Energy is of no use without work.

A spring can be compressed to store potential energy, but it's of little use to us if we can't use that stored energy to do something. That stored energy can be used to do useful work. The spring is a storehouse of energy: We have to do work to compress it, and at a later time it can unleash that energy as the work of pushing or pulling something.

Work transfers energy from one place or time to another, and possibly from one form to another.

Work is caused by a force. Without any force, there is no work. When a force works over a distance, work has been done, and its value, in units of energy, can be calculated.

Work (w) is force (F, see Newton's laws) multiplied by the distance (d) over which the force was exerted:

$$w = F \cdot d$$

The units of work are the units of energy, Joules (J). Joules are the SI unit of energy. Here's a unit analysis of F·d :

$$\left( \frac{Kg \cdot m}{s^2} \right) \cdot m = \frac{Kg\cdot m^2}{s^2} = \bf J$$

Notice also that 1J = 1 N·m, or 1 Newton-meter (N·m). Once in a while you'll see N·m used instead of Joules.


SI units

SI stands for Système international (of units). In 1960, the SI system of units was published as a guide to the preferred units to use for a variety of quantities. Here are some common SI units


Definition of work

Work is force exerted over a distance.

w = F · d

The SI unit of work is the unit of energy, the Joule (J). 1 J = 1 Kg · m2 · s -2.

Work can be interchanged with potential energy (PE) and kinetic energy (KE).

Equivalence of work and energy

Work is equivalent to (or can be "traded for" either kinetic energy (KE) or potential energy (PE). Two examples might help.

Gravitational PE

We know that the potential energy of an object of mass m lifted to a height h is PE = mgh, where m is the mass (in Kg), g is the acceleration of gravity (g = 9.8 m/s2 near the surface of Earth), and h is the height in meters. The work that it takes to lift an object to such a height, giving it that PE, is exactly equal to the PE gained. In this case we express the equivalence of work and PE as

$$w = -\Delta PE$$

The negative is because the work done to "buy" PE is always in the opposite direction of the motion that would result if the PE were translated into KE.

The work of brakes in a car

A car moving in a straight line at a velocity v has kinetic energy, KE = ½mv2. If the brakes in that car are applied to bring it to a stop, the amount of work done by the brakes in counteracting the KE is exactly equal to the amount of KE that the car initially had.
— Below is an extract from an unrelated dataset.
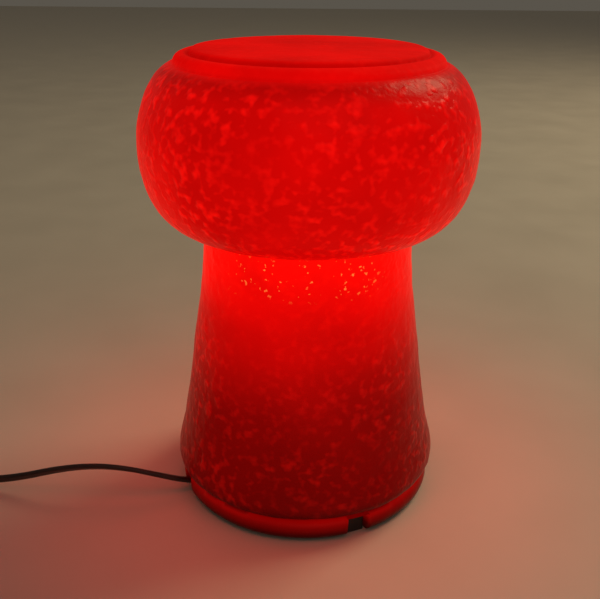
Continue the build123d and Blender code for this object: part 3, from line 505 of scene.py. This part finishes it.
def glass_point(place, degrees, on_outside):
    """A place of the outline turned to a column, with the casting's unevenness and the notches."""
    radius, height = place
    angle = math.radians(degrees)
    off = hand_made(radius, angle, height) if on_outside else 0.0
    if height < FOOT_TOP or radius < POLE_RADIUS:
        off *= FOOT_AND_POLE_SHARE
    across = radius + off * (1.0 if height < STEM_TOP else TOP_SHARE)
    lift = 0.0 if height < FLAT_TOP_START else min(off, 0.0) * FOOT_AND_POLE_SHARE
    if on_outside and radius > NOTCH_STEP_RADIUS and RING_EDGE[0] < height < RING_EDGE[1]:
        lift += ring_lump(degrees)
    up = height + lift
    if in_notch(degrees) and radius > FOOT_INNER_RADIUS:
        up = max(up, NOTCH_OUTER_HEIGHT if radius > NOTCH_STEP_RADIUS else NOTCH_HEIGHT)
    return (across * math.cos(angle) * MM, across * math.sin(angle) * MM, up * MM)


def lathe_glass():
    """The glass as one closed skin, turned from its outline, with notches and a hand-made surface."""
    outside = outside_outline()
    outline = outside + inside_outline()
    angles = glass_angles()
    vertices = [
        glass_point(place, degrees, index < len(outside))
        for degrees in angles
        for index, place in enumerate(outline)
    ]
    rows = len(outline)
    count = len(angles)
    faces = []
    for column in range(count):
        here, there = column * rows, (column + 1) % count * rows
        for row in range(rows - 1):
            faces.append((here + row, here + row + 1, there + row + 1, there + row))
    faces.append([column * rows for column in range(count)])
    faces.append([column * rows + rows - 1 for column in reversed(range(count))])
    mesh = bpy.data.meshes.new("glass")
    mesh.from_pydata(vertices, [], faces)
    mesh.update()
    return mesh


def shown(name, mesh, material, body, *stands_for):
    """Puts a mesh in the scene as a piece that rides on a body and stands for solids."""
    piece = bpy.data.objects.new(name, mesh)
    bpy.context.scene.collection.objects.link(piece)
    paint(piece, material)
    piece.data.polygons.foreach_set("use_smooth", [True] * len(piece.data.polygons))
    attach(piece, body)
    if stands_for:
        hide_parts(*stands_for)
    return piece


glass = shown("cast_glass", lathe_glass(), LIT_GLASS, "glass", "glass_body")


# The flat flex

def route_line(name, points):
    """Closely spaced places along the smooth line that a route's points control."""
    curve = bpy.data.curves.new(name, "CURVE")
    curve.dimensions = "3D"
    spline = curve.splines.new("NURBS")
    spline.points.add(len(points) - 1)
    for control, (x, y, z) in zip(spline.points, points):
        control.co = (x * MM, y * MM, z * MM, 1)
    spline.order_u = 3
    spline.use_endpoint_u = True
    spline.resolution_u = 4
    holder = bpy.data.objects.new(name, curve)
    line = bpy.data.meshes.new_from_object(holder)
    places = [vertex.co.copy() for vertex in line.vertices]
    bpy.data.objects.remove(holder)
    bpy.data.meshes.remove(line)
    return places


def flex_section():
    """The flat twin flex cut across: two round cores side by side, joined by a web."""
    core = FLEX_THICKNESS / 2
    offset = (FLEX_WIDTH - FLEX_THICKNESS) / 2
    outline = []
    for side in (1, -1):
        for step in range(CORE_STEPS):
            half_turn = 0 if side > 0 else 180
            angle = math.radians(CORE_FIRST_DEGREES + half_turn + CORE_STEP_DEGREES * step)
            outline.append((side * offset + core * math.cos(angle), core * math.sin(angle)))
    return outline


def flex_piece(name, places, twist, first_turn):
    """The flex swept along a line, turning about itself by twist radians for each metre."""
    section = flex_section()
    side = Vector((0, 0, 1)).cross(places[1] - places[0]).normalized()
    vertices = []
    travelled = 0.0
    for index, place in enumerate(places):
        before = places[max(index - 1, 0)]
        after = places[min(index + 1, len(places) - 1)]
        along = (after - before).normalized()
        side = (side - along * side.dot(along)).normalized()
        up = along.cross(side)
        travelled += (place - before).length
        turn = first_turn + twist * travelled
        wide = side * math.cos(turn) + up * math.sin(turn)
        thin = up * math.cos(turn) - side * math.sin(turn)
        vertices += [place + (wide * a + thin * b) * MM for a, b in section]
    around = len(section)
    faces = []
    for ring in range(len(places) - 1):
        for step in range(around):
            following = (step + 1) % around
            low, high = ring * around, (ring + 1) * around
            faces.append((low + step, low + following, high + following, high + step))
    faces.append(list(reversed(range(around))))
    faces.append([(len(places) - 1) * around + step for step in range(around)])
    mesh = bpy.data.meshes.new(name)
    mesh.from_pydata([tuple(vertex) for vertex in vertices], [], faces)
    mesh.update()
    return mesh


def coil_points():
    """The coil's own part of the route: four layers that spiral in and out again."""
    swing = COIL_PITCH * COIL_TURNS_EACH / 2
    points = []
    for number in range(COIL_LAYERS * COIL_POINTS_EACH + 1):
        progress = number / COIL_POINTS_EACH
        layer = min(int(progress), COIL_LAYERS - 1)
        share = progress - layer
        radius = COIL_MIDDLE_RADIUS + swing * (1 - 2 * share if layer % 2 == 0 else 2 * share - 1)
        climbs = [
            smooth_step((progress - turn + CLIMB_HALF_STEP) / (2 * CLIMB_HALF_STEP))
            for turn in range(1, COIL_LAYERS)
        ]
        angle = math.radians(90 + 360 * COIL_TURNS_EACH * progress)
        points.append((
            COIL_CENTRE[0] + radius * math.cos(angle),
            COIL_CENTRE[1] + radius * math.sin(angle),
            COIL_FIRST_HEIGHT + COIL_PITCH * sum(climbs),
        ))
    return points


def length_of(places):
    """The length of a line through places."""
    return sum((after - before).length for before, after in zip(places, places[1:]))


coil = coil_points()
tail_y = coil[-1][1]
tail = [(x, tail_y + aside, z) for x, aside, z in zip(TAIL_X, TAIL_SIDEWAYS, TAIL_HEIGHTS)]
first_stub = (coil[0][0] + FLEX_WIDTH, coil[0][1], coil[0][2])
last_stub = (coil[-1][0] + FLEX_WIDTH, coil[-1][1], coil[-1][2])
lamp_line = route_line("lamp_route", [CORD_EXIT, STRAIGHT_END] + LEAD_TO_SWITCH)
plug_line = route_line("plug_route", LEAD_TO_COIL + [first_stub] + coil + [last_stub] + tail)

lamp_flex = shown(
    "lamp_flex", flex_piece("lamp_flex", lamp_line, LAMP_FLEX_TWIST, LAMP_FLEX_TURN), FLEX, "base",
    "cord_to_switch",
)
plug_flex = shown(
    "plug_flex", flex_piece("plug_flex", plug_line, 0.0, math.pi / 2), FLEX, "base",
    "cord_to_coil", "cord_coil", "cord_to_plug",
)
print("cord lengths", length_of(lamp_line), length_of(plug_line))


# The stage

def floor():
    """A plain pale table top under the lamp."""
    mesh = bpy.data.meshes.new("table_top")
    reach = 4.0
    mesh.from_pydata(
        [(-reach, -reach, 0), (reach, -reach, 0), (reach, reach, 0), (-reach, reach, 0)], [], [(0, 1, 2, 3)]
    )
    piece = bpy.data.objects.new("table_top", mesh)
    bpy.context.scene.collection.objects.link(piece)
    paint(piece, surface("table_top", (0.62, 0.57, 0.49), (0.66, 0.61, 0.53), 0.55, 60.0, 0.0, 0.0001))


def soft_light(name, place, aim, size, power, colour):
    """A square area light that faces a point."""
    light = bpy.data.lights.new(name, "AREA")
    light.shape = "SQUARE"
    light.size = size
    light.energy = power
    light.color = colour
    holder = bpy.data.objects.new(name, light)
    holder.location = place
    holder.rotation_euler = (Vector(aim) - Vector(place)).to_track_quat("-Z", "Y").to_euler()
    bpy.context.scene.collection.objects.link(holder)


def lamp_glow():
    """The red light that the lit glass throws round itself, from a ring of small lights."""
    count, ring_radius, ring_height = 6, 0.105, 0.11
    for number in range(count):
        light = bpy.data.lights.new("glow", "POINT")
        light.energy = 0.09
        light.color = (1.0, 0.035, 0.015)
        light.shadow_soft_size = 0.03
        holder = bpy.data.objects.new("glow", light)
        angle = math.tau * (number + 0.5) / count
        holder.location = (ring_radius * math.cos(angle), ring_radius * math.sin(angle), ring_height)
        holder.visible_glossy = False
        bpy.context.scene.collection.objects.link(holder)


def studio():
    """A dim even room with a soft key light from the upper right."""
    world = bpy.data.worlds.new("room")
    bpy.context.scene.world = world
    world.use_nodes = True
    background = world.node_tree.nodes["Background"]
    background.inputs["Color"].default_value = (1.0, 0.88, 0.70, 1)
    background.inputs["Strength"].default_value = 0.10
    soft_light("key", (1.3, 0.9, 1.5), (0, 0, 0.1), 0.9, 15.0, (1.0, 0.80, 0.50))
    soft_light("fill", (0.6, -1.6, 2.0), (0, 0, 0.1), 2.4, 3.5, (1.0, 0.90, 0.76))
    bpy.context.scene.view_settings.view_transform = "Standard"


def photo_camera():
    """The camera where the photograph was taken from, found from the lamp's rims."""
    place = (0, -0.4420, 0.2977)
    focal_pixels = 845.35
    picture_width = 600
    down, turned, rolled = 0.39839, -0.0085194, 0.008035
    forward = Vector((
        math.sin(turned) * math.cos(down), math.cos(turned) * math.cos(down), -math.sin(down)
    ))
    right = Vector((math.cos(turned), -math.sin(turned), 0))
    up = right.cross(forward)
    tilted_right = math.cos(rolled) * right + math.sin(rolled) * up
    tilted_up = math.cos(rolled) * up - math.sin(rolled) * right
    camera = bpy.data.cameras.new("photo_camera")
    camera.sensor_width = 36.0
    camera.lens = camera.sensor_width * focal_pixels / picture_width
    camera.clip_start = 0.01
    holder = bpy.data.objects.new("photo_camera", camera)
    facing = Matrix((tilted_right, tilted_up, -forward)).transposed().to_4x4()
    holder.matrix_world = Matrix.Translation(place) @ facing
    bpy.context.scene.collection.objects.link(holder)
    bpy.context.scene.camera = holder


floor()
studio()
lamp_glow()
photo_camera()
There are other kinds of work, such as the pressure-volume (PV) work we encounter in chemistry, and we will discuss some others below.

$$w = -\Delta KE$$

The sign of the work in this case is dependent on what we get an object to do by doing work on it. We can, for example, speed up or slow down a moving object by doing work – exerting a force over a distance. Each results on a change in KE equal in size to the work done.

Work against gravity

Equivalence of work and gravitational PE

The work done in lifting an object a vertical distance is equivalent to the potential energy gained in doing so. The gravitational PE is

$$PE = mgh$$

where m is the mass, g is the acceleration of gravity near the surface of Earth, and h is the height.

A nice example of this is a roller coaster. Consider the roller coaster diagram below:

The first step in any roller coaster's journey is to be lifted to the top of the tallest hill (A). The amount of work done is w = mgh, which is exactly equal to the amount of potential energy gained: PE = mgh.

As the coaster begins to descend hill A, it loses potential energy (PE) and gains kinetic energy (KE), the energy of motion. In a sense, the coaster is "trading in" PE for KE.

At point B, which is a little higher than the origin of the coaster, most of the PE has been converted to KE, though some remains.

As the coaster passes B and begins to climb hill C, it loses KE and gains PE. All of this is due to the original work done in lifting the coaster to the top of hill A.

Upon descending hill C, the coaster returns to its initial height, thus converting all of its PE (therefore all of the work that was done) to KE.

A roller coaster could keep going like that forever if it wasn't for friction (between the wheels and the track and due to air resistance). The friction force does work on the coaster, much as the brakes on a car do work to stop it, reducing its KE. Because of friction, such a coaster could never climb another hill as high as hill A after the initial lift.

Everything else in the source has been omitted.